I do believe China wants to assume “a” if not THE reserve currency status in the future.  They know they possess more gold than the U.S..  Would it not make sense to devalue your currency and even make it undervalued for the start of a new system for competitive reasons?  Yes I know, they do not have enough gold to back the yuan currently …at current price.  Will they pull a page out of FDR’s playbook and revalue gold higher since they are the largest hoarder in the world?  Could they confiscate from their loyal citizens to leapfrog their holdings even further?  Remember, the tried and true way(s) out of deflation are to print, devalue (versus neighbors AND gold) and of course go to war.  Whether you want to believe it or not, we are now at war both financially and technologically.  Unfortunately, financial and trade wars often times turn into hot wars.   China just fired a shot heard ’round the world for those listening and it was not a celebratory shot by any means!

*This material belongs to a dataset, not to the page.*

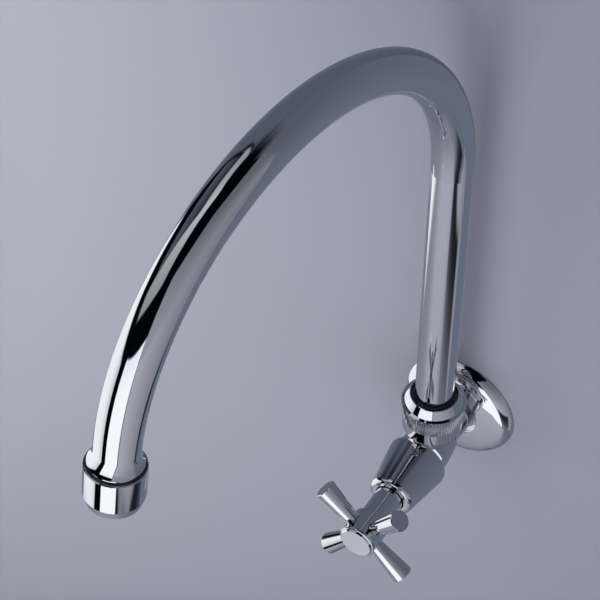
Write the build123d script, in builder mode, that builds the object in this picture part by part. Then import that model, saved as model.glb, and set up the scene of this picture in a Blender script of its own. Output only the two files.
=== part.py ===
from build123d import *
import os
from math import cos, pi, radians, sin, sqrt

os.makedirs("parts", exist_ok=True)

# Wall-mounted kitchen tap, in millimetres. The wall is the plane Y = 0 and the tap stands out along -Y,
# with +Z up. The inlet shank and the valve share one level axis through the origin.
# A station is a distance out from the wall along that axis. A height is measured up from that axis.

# Fits
running_gap = 0.05          # radial, where one piece turns or slides in another
screw_gap = 0.04            # radial, between a screwed, soldered or pressed piece and its hole
seat_gap = 0.1              # between faces that nearly meet, on pieces that move or squeeze
driver_gap = 0.4            # radial, round a screw head

# Spout
projection = 28.9           # wall to the riser
tube_r = 9.0
tube_wall = 1.0
bend_start = 179.8          # height where the riser ends
bend_r = 104.7
bend_angle = 172.7
swivel_rest = -6.4          # the spout's angle as photographed, off straight out
flare_length = 5.25
flare_r = 10.85
flare_rim = 1.2             # plain rim below the flare
flare_steps = 6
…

To finish, could it be China knows this will end in a complete collapse of the financial markets AND real economies of the world, in particular of the West?  They already have the largest productive capacity in the world.  Are they going to devalue their currency so it is “competitive” when the reset occurs?  Have they stripped the West of their gold reserves leaving China with the greatest “monetary” hoard on the planet?  Could there be a better position to be in than having the most “money” and greatest productive capacity …with a middle/lower class of your society numbering in the hundreds of millions needing “stuff” to truly enter the 21st century?

I will leave you with this graphic from Visual Capitalist:


In a world levered to the gills and the ability to grow out from under, which is better to have?  Assets or liabilities?   Lots of questions with answers soon to be revealed I believe!